Beth and Jake Lacourse’s daughter Rebecca (that’s her up top playing with the prototype) was born with Usher Syndrome, a common cause of blindness and deafness. After finding existing braille toys and teaching tools either too basic, too complex or too expensive, they decided to take matters into their own hands.

Jake happens to have a background in product design, having worked for years at a company that creates simple, durable environmental sensors. But this was a unique challenge — how to make a toy that doubles as a braille teaching aid? Months later, however, he had created a prototype of a production device, albeit with a one-off 3D-printed case.

You can see it in action at the TechCrunch booth at CES here:

The BecDot has a colorfully lit surface on which toys equipped with NFC tags (programmed through an app) can be placed. Once the tag is detected, for instance on a toy cow, up to four braille letters appear, formed by lifted pegs: C-O-W. The device also can emit a sound uploaded by the parent or teacher.

It’s simple, yes — as toys should be for kids this age. Yet it affords blind and partially sighted kids the opportunity to learn the alphabet and identify short words at the same time and in much the same way as sighted children. And with the sounds, lights and the possibility of integration with books and lessons, kids will likely find it plenty of fun.

Here it’s worth noting that kids with disabilities often suffer doubly, first from simply not having the same senses or mobility as other kids, but secondly from the social isolation that results from not being able to interact with those kids as naturally as they interact with one another. This in turn causes them to fall further behind, isolating them further, and so on in a self-perpetuating cycle. This effect snowballs as time goes on, shrinking kids’ prospects of higher education and employment. We’re talking 70 percent unemployed here.

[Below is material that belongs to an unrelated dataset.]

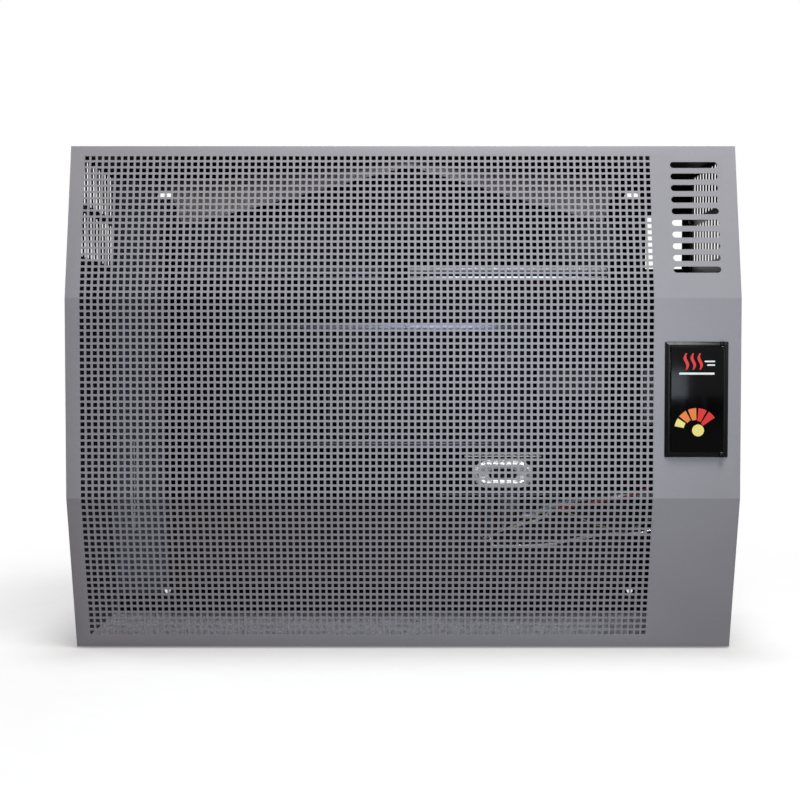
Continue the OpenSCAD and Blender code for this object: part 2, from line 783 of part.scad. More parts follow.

The BecDot and devices like it could help short-circuit that cycle, both allowing kids to connect with others and learn on their own through play.

One of the things holding back devices like this is the complexity and cost of braille displays. If you think what’s behind an LCD is complicated, imagine if every pixel needed to actually move up and down independently and withstand frequent handling. The braille equivalents of e-readers can cost thousands to display a sentence or two at a time — but of course kids don’t need that.

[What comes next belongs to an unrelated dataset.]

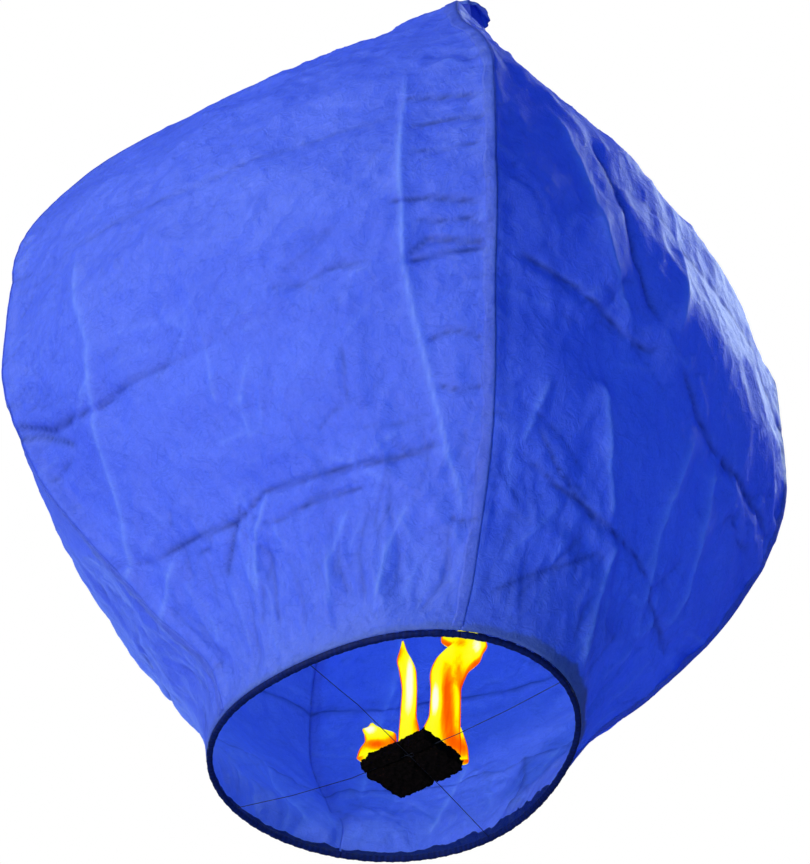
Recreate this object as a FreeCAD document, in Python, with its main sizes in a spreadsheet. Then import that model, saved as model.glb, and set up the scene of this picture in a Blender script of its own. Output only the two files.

Unsatisfied with the available options, Jake decided to engineer his own. He created a simple Scotch yoke mechanism that can control up to three dots at a time, meaning two of them can create a braille letter. It’s all controlled by an Arduino Uno. Simple means cheap, and the other parts are far from expensive; he told me that his bill of materials right now is around $50, and he could probably get it below $30.

Such a low cost would make the BecDot highly attractive, I should think, for any school with vision-impaired students. And of course there’s nothing stopping sighted kids from playing with the gadget either, as I’m sure they will.

Right now the BecDot is only in prototype phase, but the Lacourses sounded optimistic during CES, when I met with them. They’d been selected for a reward and exhibition by Not Impossible, an organization that creates and advocates for tech in the humanitarian space. Jake tells me their time at the show exceeded his expectations, and that they got a chance to speak with people who can help both move the device toward market and advance the message he and Beth are trying to get out.

Toys like this (follow-up devices could have more letters or spaces for input) could help close the literacy and socialization gap that leads to many deaf and blind people being unemployed and dependent on others later in life. And having educational toys aimed at underserved, marginalized and at-risk populations seems obvious in retrospect. It’s a simple idea in some ways, but only made possible by a creative and innovative application of technology and, of course, love.